As to law, Sir Stamford Raffles observed in a formal despatch, "Nothing
has tended more decidedly to the deterioration of the Malay character
than the want of a well-defined and generally acknowledged system of
law." There are numerous legal compilations, however, and nearly every
State has a code of its own to a certain extent; there are maritime and
land codes, besides "customs" bad and good, which override the written
law; while in Perak, Selangor, and Sungei Ujong an ill understood
adaptation of some portions of British law further complicates matters.
"The glorious uncertainty" of law is nowhere more fully exemplified
than on this Peninsula. It is from the Golden Island, the parent Empire
of Menangkabau, that the Malays profess to derive both their criminal
and civil law, their tribal system, their rules for the division of
land by boundary marks, and the manner of government as adapted for
sovereigns and their ministers. The existence of the various legal
compilations has led to much controversy and even bloodshed between
zealots for the letter of the Koran on one side, and the advocates of
ancient custom on the other. Among the reasons which have led to the
migration of Malays from the native states into the Straits
Settlements, not the least powerful is the equality of rights before
English law, and the security given by it to property of every kind. In
the Malay country itself, occupied by Malays and the Chinese associated
with them, there are four Malays to the square mile, whilst under the
British flag some one hundred and twenty-five Malays to the square mile
have taken refuge and sought protection for their industry under our
law!
Cock-fighting, which has attained to the dignity of a literature of its
own, is the popular Malay sport; but the grand sport is a tiger and
buffalo fight, reserved for rare occasions, however, on account of its
expense. Cock-fighting is a source of gigantic gambling and desperate
feuds. The birds, which fight in full feather and with sharpened steel
spurs, are very courageous, and die rather than give in. Wrestling
among young men and tossing the wicker ball, are favorite amusements.
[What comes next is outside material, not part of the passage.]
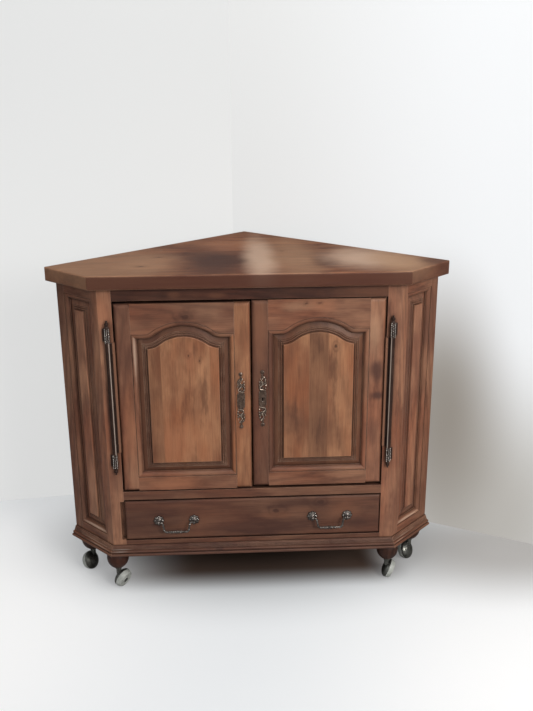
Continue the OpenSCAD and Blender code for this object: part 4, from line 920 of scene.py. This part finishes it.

There are professional dancing girls, but dancing as a social amusement
is naturally regarded with disfavor. Children have various games
peculiar to themselves, which are abandoned as childish things at a
given age. Riddles and enigmas occupy a good deal of time among the
higher classes. Chess also occupies much time, but it is much to be
feared that the vice of gambling stimulated by the Chinese, who have
introduced both cards and dice, is taking the place of more innocent
pastimes.
The Malays, like other Mohammedans, practice polygamy. They are very
jealous, and their women are veiled and to a certain extent secluded;
but they are affectionate, and among the lower classes there is a good
deal of domesticity. Their houses are described in the following
letters. The food of the poorer classes consists mainly of rice and
salt-fish, curries of both, maize, sugar-cane, bananas, and jungle
fruits, cocoa-nut milk being used in the preparation of food as well as
for a beverage. As luxuries they chew betelnut and smoke tobacco, and
although intoxicants are forbidden, they tap the toddy palm and drink
of its easily fermented juice. Where metal finds its way into domestic
utensils it is usually in the form of tin water-bottles and ewers.
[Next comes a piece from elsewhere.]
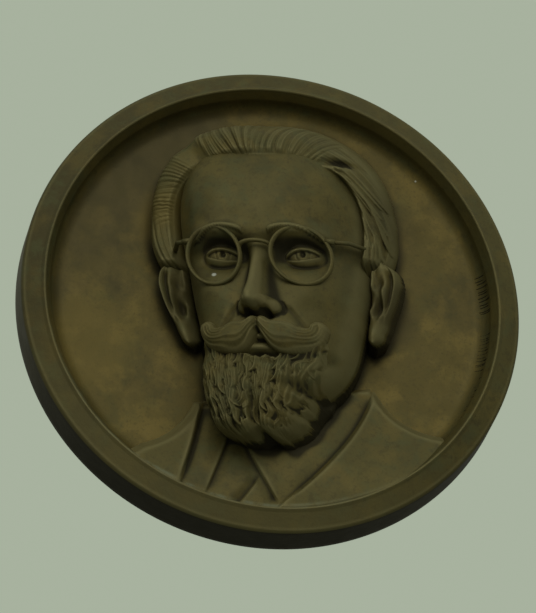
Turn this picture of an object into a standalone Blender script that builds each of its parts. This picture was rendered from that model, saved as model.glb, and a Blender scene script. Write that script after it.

Every native possesses a sweeping broom, sleeping mats, coarse or fine,
and bamboo or grass baskets. Most families use an iron pan for cooking,
with a half cocoa-nut shell for a ladle. A large nut shell filled with
palm-oil, and containing a pith wick, is the ordinary Malay lamp. Among
the poor, fresh leaves serve as plates and dishes, but the chiefs
possess china.
The Malay weapons consist of the celebrated kris, with its flame-shaped
wavy blade; the sword, regarded, however, more as an ornament; the
parang, which is both knife and weapon; the steel-headed spear, which
cost us so many lives in the Perak war; matchlocks, blunderbusses, and
lelahs, long heavy brass guns used for the defense of the stockades
behind which the Malays usually fight.